AIM: Set down all of the data exactly as it appears.

DATA PROVIDED:
* * * * * * * * *

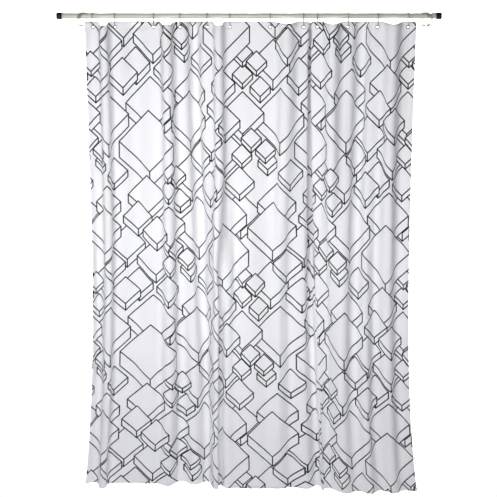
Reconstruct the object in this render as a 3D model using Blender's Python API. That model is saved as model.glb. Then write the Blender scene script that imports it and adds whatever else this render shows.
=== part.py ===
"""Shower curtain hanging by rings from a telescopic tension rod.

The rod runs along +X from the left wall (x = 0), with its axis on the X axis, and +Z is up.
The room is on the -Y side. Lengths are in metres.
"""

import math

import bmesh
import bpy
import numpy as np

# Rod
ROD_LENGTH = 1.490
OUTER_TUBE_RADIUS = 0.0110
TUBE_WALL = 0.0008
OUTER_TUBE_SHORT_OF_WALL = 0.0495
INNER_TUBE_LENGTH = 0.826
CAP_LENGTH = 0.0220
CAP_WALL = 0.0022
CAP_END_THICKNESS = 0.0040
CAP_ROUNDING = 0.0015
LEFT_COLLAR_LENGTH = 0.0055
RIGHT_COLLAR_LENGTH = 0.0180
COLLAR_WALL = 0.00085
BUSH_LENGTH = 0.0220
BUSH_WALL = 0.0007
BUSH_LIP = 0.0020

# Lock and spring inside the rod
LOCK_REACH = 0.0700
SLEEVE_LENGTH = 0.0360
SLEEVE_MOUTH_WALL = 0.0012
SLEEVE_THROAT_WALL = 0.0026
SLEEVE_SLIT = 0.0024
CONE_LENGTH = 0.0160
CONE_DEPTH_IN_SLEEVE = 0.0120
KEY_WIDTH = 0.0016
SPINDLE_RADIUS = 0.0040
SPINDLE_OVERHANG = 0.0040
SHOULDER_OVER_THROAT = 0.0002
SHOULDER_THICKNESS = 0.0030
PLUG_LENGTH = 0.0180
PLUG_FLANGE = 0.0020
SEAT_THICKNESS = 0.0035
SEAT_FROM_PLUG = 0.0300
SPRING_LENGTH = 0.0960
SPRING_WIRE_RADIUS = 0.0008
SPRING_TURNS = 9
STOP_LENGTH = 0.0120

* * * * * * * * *

EXPECTED OUTPUT:
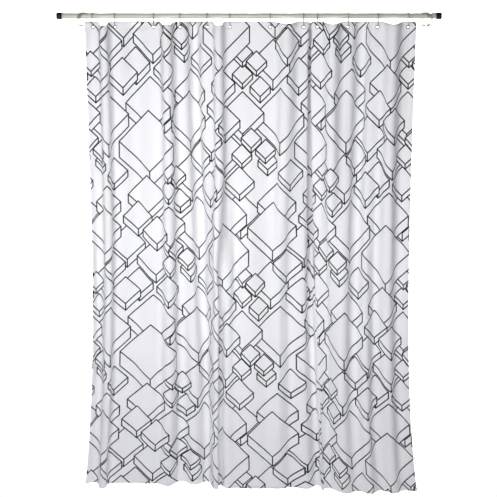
Reconstruct the object in this render as a 3D model using Blender's Python API. That model is saved as model.glb. Then write the Blender scene script that imports it and adds whatever else this render shows.
=== part.py ===
"""Shower curtain hanging by rings from a telescopic tension rod.

The rod runs along +X from the left wall (x = 0), with its axis on the X axis, and +Z is up.
The room is on the -Y side. Lengths are in metres.
"""

import math

import bmesh
import bpy
import numpy as np

# Rod
ROD_LENGTH = 1.490
OUTER_TUBE_RADIUS = 0.0110
TUBE_WALL = 0.0008
OUTER_TUBE_SHORT_OF_WALL = 0.0495
INNER_TUBE_LENGTH = 0.826
CAP_LENGTH = 0.0220
CAP_WALL = 0.0022
CAP_END_THICKNESS = 0.0040
CAP_ROUNDING = 0.0015
LEFT_COLLAR_LENGTH = 0.0055
RIGHT_COLLAR_LENGTH = 0.0180
COLLAR_WALL = 0.00085
BUSH_LENGTH = 0.0220
BUSH_WALL = 0.0007
BUSH_LIP = 0.0020

# Lock and spring inside the rod
LOCK_REACH = 0.0700
SLEEVE_LENGTH = 0.0360
SLEEVE_MOUTH_WALL = 0.0012
SLEEVE_THROAT_WALL = 0.0026
SLEEVE_SLIT = 0.0024
CONE_LENGTH = 0.0160
CONE_DEPTH_IN_SLEEVE = 0.0120
KEY_WIDTH = 0.0016
SPINDLE_RADIUS = 0.0040
SPINDLE_OVERHANG = 0.0040
SHOULDER_OVER_THROAT = 0.0002
SHOULDER_THICKNESS = 0.0030
PLUG_LENGTH = 0.0180
PLUG_FLANGE = 0.0020
SEAT_THICKNESS = 0.0035
SEAT_FROM_PLUG = 0.0300
SPRING_LENGTH = 0.0960
SPRING_WIRE_RADIUS = 0.0008
SPRING_TURNS = 9
STOP_LENGTH = 0.0120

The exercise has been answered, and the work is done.